Even though previously contracted marriages are recognized in all of Mexico, same-sex marriages are not allowed on a national level. In May 2016, president Enrique Peña Nieto proposed to legalize same-sex marriages, to assimilate adoption rights and to furthermore strengthen the rights of people who identify as transsexual. Currently, Mexico City is the only Mexican municipality in which transsexuals are allowed to change their gender institutionally. Peña Nieto’s request was rejected by the senate in August. For his own party PRD, the issue was “not a priority”.
It is this institutional neglect that Alex Ali Méndez Díaz perceives as the fundamental discrimination of the LGBT community: “Marrying or not is one of the principal decisions of one’s life. And currently, it is a decision that is made by the state, a decision that has been made long before without taking anyone’s will into consideration.” Other issues arise when children are involved: “We had cases in which a heterosexual couple separated and the woman started a relationship with another woman. Her ex-husband demanded full custody, because his ex-wife’s sexual orientation was seen as a threat to the child’s development.” The father’s will was granted.
Méndez Díaz has spent almost his entire life in rural Oaxaca. Institutional discrimination was a common sight: “If a policeman saw you, a guy, holding hands with your boyfriend, he would detain you for no proper reason”, he says. But he also mentions that growing up as a gay man in Oaxaca was not as bad for himself; he comes from a good family and was becoming a lawyer: “But I know that my personal story is not isolated. Coming out to the family and to my friends at university was a challenge and I knew that it was worse for others”, he states.
His juridical commitment was not planned. “It’s not like I got up one day and said ‘Hey, let’s get organized and fight for same-sex marriages”, he explains. In his activist group in Oaxaca, he was the only lawyer. When a lesbian couple asked for his help in court, he agreed to engage in the bureaucratic odyssey that should last for two years. In March 2013, he could finally attend the first gay marriage in his home state. His most immediate feeling? “Well, finally it’s done.” Although fighting through all the instances was tough, funding the process was tougher: “I paid the expenses myself. We had no financial support whatsoever.”
The financial situation of “Matrimonio Igualtario” is quite different from that of the institution it perceives as the greatest threat to tolerance: the Roman Catholic church. Being the country with the second biggest catholic population worldwide (the biggest one being Brazil), Mexico ranks ninth on the list of those countries that contribute most money to the Vatican. Archbishops from states such as Veracruz and Chiapas support the cause of the “Frente Nacional por la Familia”. Their main concern is the disintegration of the “natural” family: a man, a woman, children. Using the Hashtag #NoTeMetasConMisHijos (roughly: “Don’t talk my children into it!“) they protest sexual education which includes other sexual orientations or, as they say: “gender ideology”.

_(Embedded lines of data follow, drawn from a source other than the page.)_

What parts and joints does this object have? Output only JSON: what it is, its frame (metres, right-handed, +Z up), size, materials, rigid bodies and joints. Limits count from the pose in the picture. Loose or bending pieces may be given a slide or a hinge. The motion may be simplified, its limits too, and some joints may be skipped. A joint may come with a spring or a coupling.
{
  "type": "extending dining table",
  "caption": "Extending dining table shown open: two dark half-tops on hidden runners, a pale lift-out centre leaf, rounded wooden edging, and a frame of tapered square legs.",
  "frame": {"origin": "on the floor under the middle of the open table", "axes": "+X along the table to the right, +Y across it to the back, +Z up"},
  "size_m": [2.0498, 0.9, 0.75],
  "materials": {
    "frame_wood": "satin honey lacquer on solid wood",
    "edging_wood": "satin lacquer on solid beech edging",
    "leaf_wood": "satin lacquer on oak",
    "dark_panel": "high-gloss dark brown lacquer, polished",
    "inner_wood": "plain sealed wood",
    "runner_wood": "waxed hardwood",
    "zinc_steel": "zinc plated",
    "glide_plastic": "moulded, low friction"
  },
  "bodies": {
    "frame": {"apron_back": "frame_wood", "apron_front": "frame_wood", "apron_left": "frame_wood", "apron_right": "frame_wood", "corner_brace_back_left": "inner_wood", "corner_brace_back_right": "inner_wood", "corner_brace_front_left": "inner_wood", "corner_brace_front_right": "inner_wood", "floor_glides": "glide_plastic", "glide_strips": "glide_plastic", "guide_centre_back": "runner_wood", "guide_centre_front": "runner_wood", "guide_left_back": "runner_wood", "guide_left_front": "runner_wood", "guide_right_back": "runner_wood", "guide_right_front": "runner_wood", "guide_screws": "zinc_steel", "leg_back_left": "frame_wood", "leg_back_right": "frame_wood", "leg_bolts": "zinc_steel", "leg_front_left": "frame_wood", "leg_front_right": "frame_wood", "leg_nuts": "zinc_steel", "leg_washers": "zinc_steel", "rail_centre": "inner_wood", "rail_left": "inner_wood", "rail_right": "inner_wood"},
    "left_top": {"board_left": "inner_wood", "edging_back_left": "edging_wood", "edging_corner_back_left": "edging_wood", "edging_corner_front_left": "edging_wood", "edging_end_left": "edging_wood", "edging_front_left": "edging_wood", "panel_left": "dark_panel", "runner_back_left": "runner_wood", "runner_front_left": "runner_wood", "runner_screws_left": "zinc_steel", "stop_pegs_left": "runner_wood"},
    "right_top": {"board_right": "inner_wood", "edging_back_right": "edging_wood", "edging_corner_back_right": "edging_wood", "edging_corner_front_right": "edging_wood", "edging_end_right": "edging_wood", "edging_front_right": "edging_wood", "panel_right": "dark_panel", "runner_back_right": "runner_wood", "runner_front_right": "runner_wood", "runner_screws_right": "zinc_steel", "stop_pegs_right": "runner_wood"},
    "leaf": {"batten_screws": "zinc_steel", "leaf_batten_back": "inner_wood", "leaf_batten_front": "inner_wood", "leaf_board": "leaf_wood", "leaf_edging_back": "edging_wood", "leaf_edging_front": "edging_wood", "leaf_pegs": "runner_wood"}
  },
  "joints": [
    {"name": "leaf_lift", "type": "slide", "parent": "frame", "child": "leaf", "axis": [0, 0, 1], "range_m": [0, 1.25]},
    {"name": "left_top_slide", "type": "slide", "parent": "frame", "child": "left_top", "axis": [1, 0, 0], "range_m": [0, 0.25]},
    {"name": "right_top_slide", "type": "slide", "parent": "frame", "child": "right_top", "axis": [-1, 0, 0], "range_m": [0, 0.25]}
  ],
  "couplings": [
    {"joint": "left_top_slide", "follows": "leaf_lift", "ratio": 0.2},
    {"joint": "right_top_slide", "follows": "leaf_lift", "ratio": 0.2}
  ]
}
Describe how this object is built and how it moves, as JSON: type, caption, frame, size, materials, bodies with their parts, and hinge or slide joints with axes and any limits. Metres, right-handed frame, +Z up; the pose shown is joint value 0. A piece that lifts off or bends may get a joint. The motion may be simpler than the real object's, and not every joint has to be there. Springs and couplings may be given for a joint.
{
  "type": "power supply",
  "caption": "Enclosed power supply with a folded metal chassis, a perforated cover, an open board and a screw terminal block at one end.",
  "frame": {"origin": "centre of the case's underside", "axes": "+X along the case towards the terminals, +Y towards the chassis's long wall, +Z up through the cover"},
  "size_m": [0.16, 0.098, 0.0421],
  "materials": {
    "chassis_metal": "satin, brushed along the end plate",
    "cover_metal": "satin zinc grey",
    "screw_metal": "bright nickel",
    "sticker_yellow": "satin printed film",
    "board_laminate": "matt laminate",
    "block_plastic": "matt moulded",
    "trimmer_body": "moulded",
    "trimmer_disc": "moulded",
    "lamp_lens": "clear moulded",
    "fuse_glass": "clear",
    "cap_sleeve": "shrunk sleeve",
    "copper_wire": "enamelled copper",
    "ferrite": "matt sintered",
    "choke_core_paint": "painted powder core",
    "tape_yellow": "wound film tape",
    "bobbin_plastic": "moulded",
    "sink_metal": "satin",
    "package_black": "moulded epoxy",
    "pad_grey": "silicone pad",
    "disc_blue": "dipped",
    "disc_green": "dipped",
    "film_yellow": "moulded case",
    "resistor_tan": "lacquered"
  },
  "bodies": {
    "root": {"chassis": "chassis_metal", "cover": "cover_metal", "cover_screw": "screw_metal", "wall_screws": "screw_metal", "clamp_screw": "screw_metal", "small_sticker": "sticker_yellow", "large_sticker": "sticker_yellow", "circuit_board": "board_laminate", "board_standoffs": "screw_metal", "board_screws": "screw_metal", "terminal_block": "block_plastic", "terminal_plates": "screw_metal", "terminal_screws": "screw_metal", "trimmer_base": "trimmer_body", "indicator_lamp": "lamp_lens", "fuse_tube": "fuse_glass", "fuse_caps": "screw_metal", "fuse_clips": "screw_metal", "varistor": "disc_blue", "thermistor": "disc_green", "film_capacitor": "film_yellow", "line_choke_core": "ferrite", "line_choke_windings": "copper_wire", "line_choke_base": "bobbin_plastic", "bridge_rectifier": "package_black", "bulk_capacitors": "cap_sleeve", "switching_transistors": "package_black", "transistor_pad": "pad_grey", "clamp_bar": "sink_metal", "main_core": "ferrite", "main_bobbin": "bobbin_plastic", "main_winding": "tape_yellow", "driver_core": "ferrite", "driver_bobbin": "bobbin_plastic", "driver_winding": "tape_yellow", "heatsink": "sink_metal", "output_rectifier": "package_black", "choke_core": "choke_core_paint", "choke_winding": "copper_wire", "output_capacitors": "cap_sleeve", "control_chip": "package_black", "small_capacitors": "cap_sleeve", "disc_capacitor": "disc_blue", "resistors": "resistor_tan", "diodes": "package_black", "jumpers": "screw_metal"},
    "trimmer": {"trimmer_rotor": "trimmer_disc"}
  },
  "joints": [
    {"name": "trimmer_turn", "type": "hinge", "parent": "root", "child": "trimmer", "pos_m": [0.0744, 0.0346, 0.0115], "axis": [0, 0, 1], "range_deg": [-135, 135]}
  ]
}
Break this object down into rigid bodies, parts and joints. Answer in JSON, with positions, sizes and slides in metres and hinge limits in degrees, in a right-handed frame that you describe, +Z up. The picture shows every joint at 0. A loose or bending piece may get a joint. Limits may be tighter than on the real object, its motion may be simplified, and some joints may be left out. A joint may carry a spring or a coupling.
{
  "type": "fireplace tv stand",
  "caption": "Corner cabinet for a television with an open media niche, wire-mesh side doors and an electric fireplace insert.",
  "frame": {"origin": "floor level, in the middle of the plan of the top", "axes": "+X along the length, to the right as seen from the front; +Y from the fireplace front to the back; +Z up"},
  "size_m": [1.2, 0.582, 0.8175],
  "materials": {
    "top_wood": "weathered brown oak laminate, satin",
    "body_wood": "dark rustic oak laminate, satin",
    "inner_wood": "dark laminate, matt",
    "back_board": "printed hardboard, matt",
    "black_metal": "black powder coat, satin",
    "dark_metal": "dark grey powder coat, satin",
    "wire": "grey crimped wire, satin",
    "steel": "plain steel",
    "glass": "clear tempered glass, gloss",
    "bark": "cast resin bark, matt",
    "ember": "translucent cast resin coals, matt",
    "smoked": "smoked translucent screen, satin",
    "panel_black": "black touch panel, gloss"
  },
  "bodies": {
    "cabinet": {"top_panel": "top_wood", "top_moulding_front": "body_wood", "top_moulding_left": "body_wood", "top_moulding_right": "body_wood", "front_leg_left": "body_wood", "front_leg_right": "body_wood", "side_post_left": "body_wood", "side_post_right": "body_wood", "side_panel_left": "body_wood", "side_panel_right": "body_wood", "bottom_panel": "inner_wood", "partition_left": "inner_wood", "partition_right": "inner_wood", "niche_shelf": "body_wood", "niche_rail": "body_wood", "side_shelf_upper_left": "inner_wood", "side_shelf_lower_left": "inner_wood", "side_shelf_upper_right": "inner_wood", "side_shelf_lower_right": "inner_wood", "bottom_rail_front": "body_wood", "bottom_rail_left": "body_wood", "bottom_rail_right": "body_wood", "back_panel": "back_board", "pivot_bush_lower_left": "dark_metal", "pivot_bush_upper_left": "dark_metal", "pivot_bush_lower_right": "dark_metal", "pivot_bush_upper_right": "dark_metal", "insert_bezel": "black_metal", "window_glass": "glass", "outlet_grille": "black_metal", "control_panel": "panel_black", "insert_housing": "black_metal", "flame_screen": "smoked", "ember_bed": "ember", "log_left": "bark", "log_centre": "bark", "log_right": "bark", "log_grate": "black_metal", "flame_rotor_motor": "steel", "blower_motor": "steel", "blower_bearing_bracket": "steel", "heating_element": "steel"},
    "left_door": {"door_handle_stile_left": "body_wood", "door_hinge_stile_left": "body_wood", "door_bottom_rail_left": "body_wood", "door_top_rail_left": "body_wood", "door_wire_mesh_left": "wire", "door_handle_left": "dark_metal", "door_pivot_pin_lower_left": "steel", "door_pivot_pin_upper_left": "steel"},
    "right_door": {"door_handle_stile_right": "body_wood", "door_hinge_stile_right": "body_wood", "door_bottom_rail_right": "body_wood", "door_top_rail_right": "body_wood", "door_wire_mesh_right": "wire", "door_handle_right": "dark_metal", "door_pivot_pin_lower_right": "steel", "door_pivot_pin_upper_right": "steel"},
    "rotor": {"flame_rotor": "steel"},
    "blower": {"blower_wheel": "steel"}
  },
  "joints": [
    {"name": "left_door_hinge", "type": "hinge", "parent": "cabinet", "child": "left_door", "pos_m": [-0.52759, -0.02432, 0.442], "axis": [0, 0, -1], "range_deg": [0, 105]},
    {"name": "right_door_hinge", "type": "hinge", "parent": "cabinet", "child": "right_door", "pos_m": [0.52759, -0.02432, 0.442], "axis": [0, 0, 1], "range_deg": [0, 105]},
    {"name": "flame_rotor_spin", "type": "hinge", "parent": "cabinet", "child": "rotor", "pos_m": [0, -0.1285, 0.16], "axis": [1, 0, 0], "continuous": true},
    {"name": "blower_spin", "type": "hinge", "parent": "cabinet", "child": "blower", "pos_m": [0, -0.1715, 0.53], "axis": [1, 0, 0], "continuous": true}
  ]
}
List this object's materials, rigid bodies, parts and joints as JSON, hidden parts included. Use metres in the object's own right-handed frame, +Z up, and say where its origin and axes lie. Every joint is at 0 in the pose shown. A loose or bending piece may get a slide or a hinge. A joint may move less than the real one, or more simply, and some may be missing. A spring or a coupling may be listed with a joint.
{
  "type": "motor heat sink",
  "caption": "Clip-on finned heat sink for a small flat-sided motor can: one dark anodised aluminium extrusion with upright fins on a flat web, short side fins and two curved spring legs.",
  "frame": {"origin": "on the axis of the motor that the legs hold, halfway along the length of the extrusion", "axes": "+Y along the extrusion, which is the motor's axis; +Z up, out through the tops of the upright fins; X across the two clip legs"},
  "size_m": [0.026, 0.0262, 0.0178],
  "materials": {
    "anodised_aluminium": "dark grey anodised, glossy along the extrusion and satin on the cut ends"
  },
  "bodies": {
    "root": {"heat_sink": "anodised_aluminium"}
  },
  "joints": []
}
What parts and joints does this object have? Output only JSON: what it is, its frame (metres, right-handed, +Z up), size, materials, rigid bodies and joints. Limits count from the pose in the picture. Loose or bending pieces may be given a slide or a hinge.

Nevertheless, it is important for them to stress that “we don’t want to discriminate anybody, we respect everybody’s preferences and equally demand respect for the institution of marriage between man and woman”. To Méndez Díaz organizations like these and their religious justifications perpetuate homophobic hate crimes. A Mexico that is deeply religious and tolerant at the same, however, is not necessarily a contradiction: “There are many people who identify as catholics and condemn this act of discrimination by the church. Most of them do not question the equality of homosexuals. It is, I think, even the obligation of a church to promote equality and compassion.”
However contrasting their attitudes might be, what both Alex Ali Méndez Díaz and the “Frente Nacional por la Familia” have in common is their disapproval of the current political situation in the country. To the human rights lawyer, the Mexican justice system is too corrupt and undemocratic to really implement anti-discrimination laws. “Matrimonio Igualtario” itself bases its integrity on their independence from political parties. To the religious activist group, Peña Nieto’s proposal is just another outgrowth of his failed policy considering security, economy and the protection of children.
The activists want to say “yes to the family, yes to the freedom of expression.” According to Méndez Díaz, it is precisely this claimed freedom of expression the church is exceeding by far: “Telling their communities not to vote for certain political parties because they are in favour of equal rights of same-sex couples it is not compatible with a secular democracy.” The heated debate about what constitutes a family will be continued on September 24 at a conceivably symbolic site: The march will pass by the “Auditorio Nacional”, right in front of the Angel of Independence in the heart of Mexico City. It remains to be seen whose voice will be heard by the equally divided government.